Every day it’s the same thing. You’re walking toward someone, minding your own business and the oncoming pedestrian speaks an innocent “Excuse me,” you automatically say “Sorry,” and move out of the way. You go to the store and take a little longer to get money out of your wallet at the cash register with the cashier waiting impatiently. What little word comes out of your mouth? “Sorry.” You go to grab the same cup as someone at the cafeteria so you can get a drink. “Sorry.” Why did you apologize? You didn’t do anything wrong. But you still said you were sorry. Welcome to the lives of those of us who are overly apologetic.
For many of us, it’s practically a reflex; saying sorry when you don’t even have to. You have even apologized to inanimate objects. Yeah, that’s when you know you have an apologizing problem.

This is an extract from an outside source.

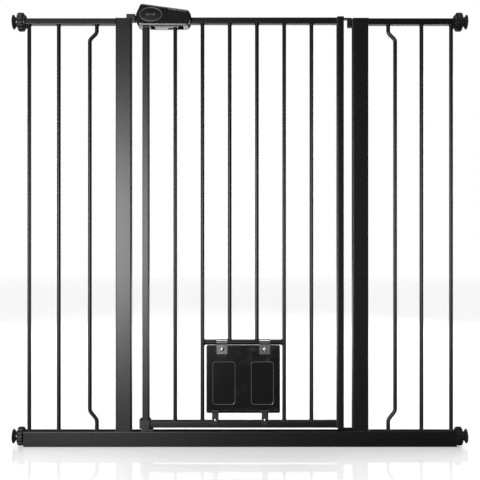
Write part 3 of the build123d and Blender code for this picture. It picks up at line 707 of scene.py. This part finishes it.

It happens to me every single day of my life. The worst is when someone tells you to stop apologizing, and then you feel obligated to say sorry for apologizing too much. Those of us who say sorry too often just hate to feel as though we have hurt others in our lives. Nothing bothers us more than having our friends or family members be mad at us. So, for those who do not apologize too often, please know that we are essentially just trying to keep you from getting angry.
For those like myself who ask for unnecessary forgiveness from our friends way too frequently, here is my advice for you: try to think of how often you really apologize, and realize that you shouldn’t just throw around the word “sorry.” One of the things that I try to tell myself is that apologizing should be done when it is absolutely necessary. It’s kind of like how people throw around the words “I love you.” Anymore, you hear people say the infamous/famous phrase that gets people in trouble all the time. The same is done with the word “sorry.” If you throw the word around too often, no one will take it seriously when you actually need it to mean something. And trust me, throughout my life, I have realized that the individuals who surround me don’t want to hear me apologizing pointlessly, and the people in your life probably don’t want to hear it either.
Overall, I know how difficult it is to stop apologizing. But, once you become conscious of it, it will become easier to control. Just know that you do not need to feel obligated to apologize for being you. So what if you accidentally got in the way of someone who politely excused you? So what if you were the one who took the last cookie and then had someone ask if there were any more? Save the regrets for the things that really matter, or for when you need to apologize to yourself. Remember that any sane individual would never get mad at you for the little things that you apologize for. And yes, you will actually have to sincerely say sorry someday if you already have not, and you will want that little word to mean something.